Et après un tel concert on se retrouve comme des adolescents devant les soeurs Deal, toutes fraîches, souriantes, blaguant, emmenant les Breeders et tous leurs tubes avec la conviction d'un groupe amateur. Solos approximatifs, fins abruptes, chants désaccordés, on n'est très loin de la perfection de leurs prédécesseurs mais quel plaisir ! On pouvait s'attendre à un remix de la tournée des Pixies, avec musiciens figés attendant la fin du spectacle pour recolter leur chèque mais c'est tout l'inverse. Les américaines s'amusent, se narguent, lancent de l'eau sur le bassiste quand elles ne jouent pas et proposent au final un concert foutraque mais tellement divertissant qu'on ne peut rien leur reprocher. A la Route du Rock, où l'on peut croiser les popeux les plus intransigeants, un petit vent de bordel ne peut pas faire de mal.
Après une courte nuit, on débute la journée de 15 août sur la plage de Bon Secours sérieusement frequentée mais qui, grâce à un vent tout breton, reste fréquentable. Centenaire y joue un folk-post-rock délicat et tout à fait idéal pour un repos bien mérité sur cette plage de sable fin. Multiples effets confrontés à des instruments acoustiques pour un concert tout en subtilité.
Moins subtil le combo guitare-batterie de No Age bien loin du blues-rock-hype des White Stripes. Ici on lorgne plutôt vers Sonic youth avec des saturations à trois amplis et des effets à n'en plus finir. Le batteur n'est pas en reste et, dans un final apocalyptique, se livrera même à un tabassage de guitare en règle.
Californie toujours avec les exceptionnels Why? déjà rencontrés dans ce même fort en 2006. A 4 sur scène, ils relisent leurs deux albums avec la même fougue et la même perfection sonore. Exit le bassiste/guitariste aux claviers ou le chanteur/guitariste sur ses deux pédales wha wha, le groupe est désormais plus mûr et l'apport du quatrième homme sur scène permet de dégager du temps pour de nouvelles experimentations. On adore toujours autant.
Après des années de négociations, voici enfin le jour et l'heure où Sigur Rós posera ses flight cases sur le grand plateau du Fort Saint-Père. Les islandais inimitables, dont le dernier album, presque pop, tranche totalement avec les premiers opus, n'epargneront rien aux spectateurs : costumes traditionnels, fanfare, cordes, enormes boules lumineuses, et lancer de confettis qui offriront à la Route du Rock, l'espace d'une heure et demi, une ambiance de Noël, un Noël sombre porté par les terribles nappes de guitare et la voix de Jonsi Birginson. Merveilleux concert pour les amateurs, joli spectacle pour les autres.

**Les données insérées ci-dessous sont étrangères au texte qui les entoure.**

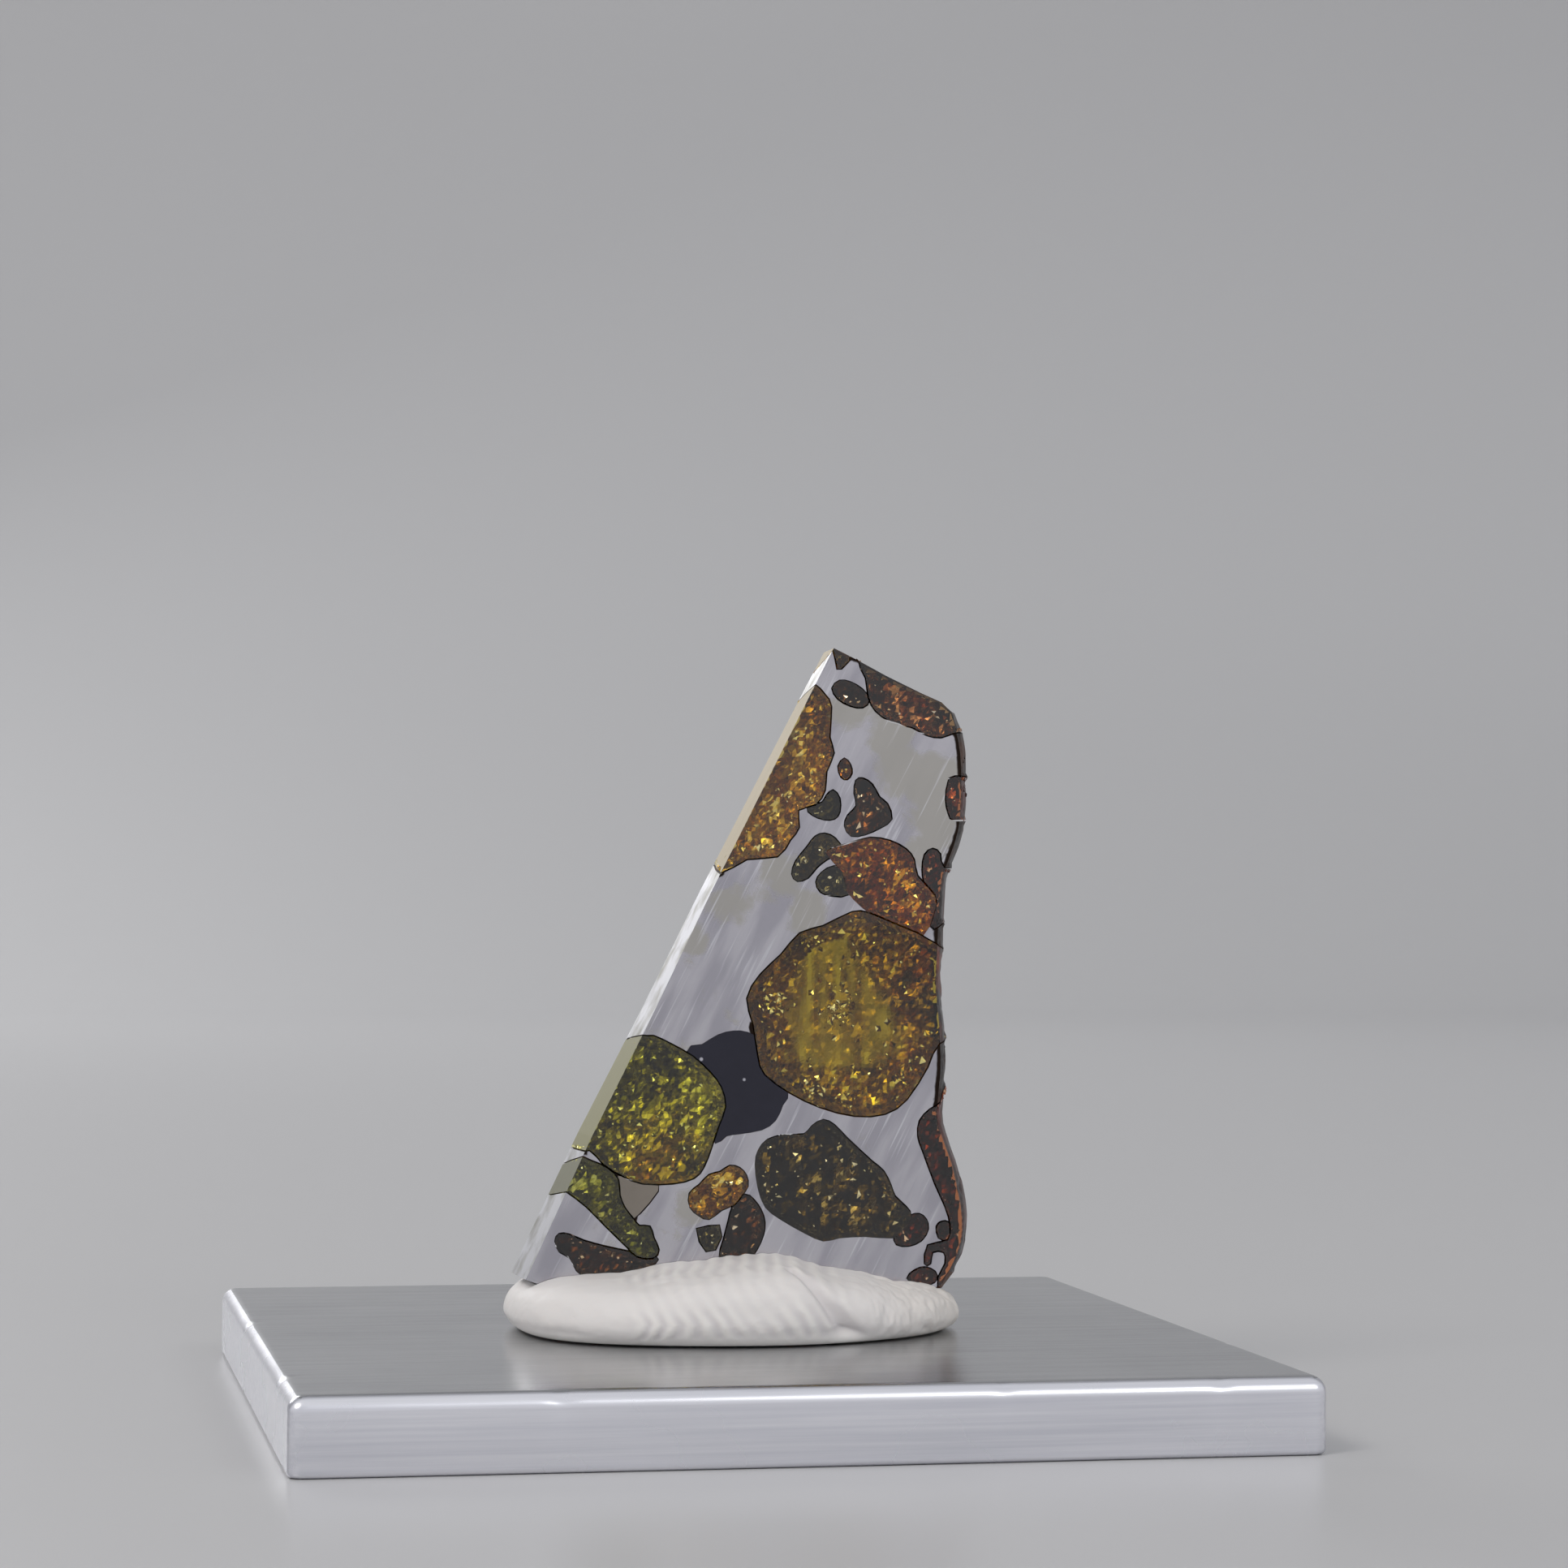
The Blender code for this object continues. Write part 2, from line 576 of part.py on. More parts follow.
def build_slice():
    """The nickel-iron slab with a pocket for each grain, and the grains themselves."""
    body = loft("nickel_iron", slice_rings(0.0), "nickel_iron")
    stencil = loft("slice_stencil", slice_rings(0.0), "nickel_iron", guide=True)
    pockets = {}
    for grain in GRAINS:
        through = grain.depth * MM >= SLICE_THICKNESS
        overrun = CUTTER_OVERRUN if through else GRAIN_GAP
        rings = grain_rings(grain, GRAIN_GAP, CUTTER_OVERRUN, overrun)
        pockets[grain.name] = loft(f"pocket_{grain.name}", rings, grain.finish, guide=True)
        combine(body, pockets[grain.name], "DIFFERENCE")
    for grain in GRAINS:
        overrun = CUTTER_OVERRUN if grain.at_edge else 0.0
        piece = loft(grain.name, grain_rings(grain, 0.0, overrun, overrun), grain.finish)
        if grain.at_edge:
            combine(piece, stencil, "INTERSECT")
        for neighbour in grain.behind:
            combine(piece, pockets[neighbour], "DIFFERENCE")


def main():
    """Builds the plate, the putty and the slice."""
    clear_scene()
    build_plate()
    slot = loft("putty_slot", slice_rings(PUTTY_GAP), "putty", guide=True)
    build_putty(slot)
    build_slice()


main()
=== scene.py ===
"""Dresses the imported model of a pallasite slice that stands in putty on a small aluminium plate.

The pallasite is a stony-iron meteorite: olivine crystals in nickel-iron, sawn 2 mm thin and polished on
both faces. Each crystal is a clear body with a stained, faceted boundary, a crackled veil inside it and
small golden glints. Lengths are metres, +Z is up and the polished front faces -Y.
"""

import logging
import math
from dataclasses import dataclass, field
from enum import Enum

import bmesh
import bpy
import numpy as np
from mathutils import Matrix, Vector
from mathutils.bvhtree import BVHTree


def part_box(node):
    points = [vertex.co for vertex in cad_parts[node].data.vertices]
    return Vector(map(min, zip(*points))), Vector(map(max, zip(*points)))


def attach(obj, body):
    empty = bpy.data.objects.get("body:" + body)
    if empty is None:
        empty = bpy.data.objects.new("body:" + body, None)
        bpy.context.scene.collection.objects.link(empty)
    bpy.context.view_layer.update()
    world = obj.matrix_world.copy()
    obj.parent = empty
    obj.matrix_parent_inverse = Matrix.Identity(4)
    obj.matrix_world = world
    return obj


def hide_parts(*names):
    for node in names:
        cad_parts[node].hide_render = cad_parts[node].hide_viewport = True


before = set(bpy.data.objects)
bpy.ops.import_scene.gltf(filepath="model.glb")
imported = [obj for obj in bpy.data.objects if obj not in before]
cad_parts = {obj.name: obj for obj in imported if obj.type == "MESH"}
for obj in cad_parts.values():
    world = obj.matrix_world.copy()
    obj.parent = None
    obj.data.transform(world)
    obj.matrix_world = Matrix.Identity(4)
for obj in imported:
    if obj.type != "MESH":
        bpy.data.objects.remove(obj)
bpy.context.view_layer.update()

LOG = logging.getLogger("pallasite")
MM = 0.001

# The slice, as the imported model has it: its polished planes and the way its saw cut faces
FRONT_Y = -1.0 * MM
BACK_Y = 1.0 * MM
CUT_NORMAL = np.array((-0.8987, 0.0, 0.4386))
FOOT_TOP = 3.45 * MM
PLANE_SLACK = 0.0005 * MM
GAP_REACH = 0.10 * MM
MERGE_DISTANCE = 0.00005 * MM
RIND_CELL = 0.16 * MM

STAND_NODES = ("base_plate", "putty")


class Zone(Enum):
    """What a face of the slice is, and the place of its material on the piece."""

    POLISHED = 0
    SAWN = 1
    RIND = 2
    BURIED = 3


class Side(Enum):
    """Which way a polished face of the slice looks."""

    FRONT = FRONT_Y
    BACK = BACK_Y


def linear(code: str) -> tuple[float, float, float]:
    """Turns an sRGB hex colour to linear values.

    Args:
        code: Six hex digits, with or without a leading hash.

    Returns:
        Red, green and blue from 0 to 1.
    """
    digits = code.lstrip("#")
    shares = [int(digits[i:i + 2], 16) / 255.0 for i in (0, 2, 4)]
    return tuple(c / 12.92 if c <= 0.04045 else ((c + 0.055) / 1.055) ** 2.4 for c in shares)


def rgba(code: str) -> tuple[float, float, float, float]:
    """Gives the linear colour of a hex code with full alpha."""
    return (*linear(code), 1.0)


def per_period(millimetres: float) -> float:
    """Gives the texture scale whose pattern repeats about every so many millimetres."""
    return 1.0 / (millimetres * MM)


def set_inputs(tree: bpy.types.NodeTree, node: bpy.types.Node, inputs: dict) -> None:
    """Gives inputs of a node their values and links, by the name or number of the input."""
    for key, value in inputs.items():
        if isinstance(value, bpy.types.NodeSocket):
            tree.links.new(value, node.inputs[key])
        else:
            node.inputs[key].default_value = value


def add_node(tree: bpy.types.NodeTree, kind: str, settings: dict | None = None,
             inputs: dict | None = None) -> bpy.types.Node:
    """Adds a shader node with its settings, values and links.

    Args:
        tree: The node tree to add to.
        kind: The node's type name after the word ShaderNode.
        settings: Properties of the node by name.
        inputs: Values or sockets by the name or number of the input.

    Returns:
        The new node.
    """
    node = tree.nodes.new(f"ShaderNode{kind}")
    for name, value in (settings or {}).items():
        setattr(node, name, value)
    set_inputs(tree, node, inputs or {})
    return node


def new_material(name: str) -> tuple[bpy.types.Material, bpy.types.NodeTree, bpy.types.Node]:
    """Makes a material and gives it with its tree and its Principled shader."""
    material = bpy.data.materials.new(name)
    material.use_nodes = True
    tree = material.node_tree
    return material, tree, tree.nodes["Principled BSDF"]


def place_of(tree: bpy.types.NodeTree) -> bpy.types.NodeSocket:
    """Gives the object coordinates of the shaded point."""
    return add_node(tree, "TexCoord").outputs["Object"]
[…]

Samedi 16, dernier jour, au Fort, le journal du festival nous apprend que François Floret est optimiste et qu'il y aura bien une édition 2009 de la Route du Rock, les spectateurs peuvent être rassurés et apprécier les 3 multi-instrumentistes de Menomena dont le saxo nous fera retourner quelques années en arrière avec un son proche de Morphine entre deux envolées de guitares à effets. De la pop très particulière, idéale pour ce début de journée très calme malgré les annonces météo.
Le French Cowboy, Federico Pellegrini, leur succedera, assisté par ses 3 compères ex-Little Rabbits. Et même si, musicalement, le folk de maintenant n'a pas grand chose à voir avec la pop debridée des années 90, on se replonge dans nos souvenirs avec l'humour décalé des lascars, les blagues à la foule, la poignée de main de Gaétan à un quidam arrivé par hasard sur le plateau et une incroyable performance sur une reprise d'Amy Winehouse/Pauvre diable quand le cowboy invite deux filles "attendant le groupe suivant" à monter sur la grande scène. Rien que pour ce genre de coup et pour les excellentes compositions, on continue de les adorer.
Ces 2 filles que Federico promettait "d'avoir", elles attendaient les Girls in Hawaii qui ne les décevront pas. Les 6 belges, découverts très humbles en conférence de presse et extremement heureux d'être de retour dans un festival à taille raisonnable après un détour dans les méga festivals du nord de l'Europe, livreront un set de pop songs imparables avec une pénombre paradoxalement à l'opposé des lumineuses mélodies jouées à 3 guitares et tellement plus d'instruments variés. Même les sceptiques resteront un bon moment devant les 6 très bons musiciens que l'on n'a pas fini de croiser.
On terminera notre festival avec les Ting Tings déjà vus aux Trans et qui semble ici plus à l'aise même si Katie White semble mettre du temps à prendre ses marques. Le duo guitare/batterie (encore !!) est percutant et ose la ballade ou l'hymne electro. Rien d'exceptionnel mais un fort bon moment dans la lignée des Vive La Fete ou autre agitateurs rocks.
Rendez vous en février pour la Route du Rock 2009 Hiver et encore de nouvelles découvertes et un plaisir toujours aussi vif d'écouter de la bonne musique.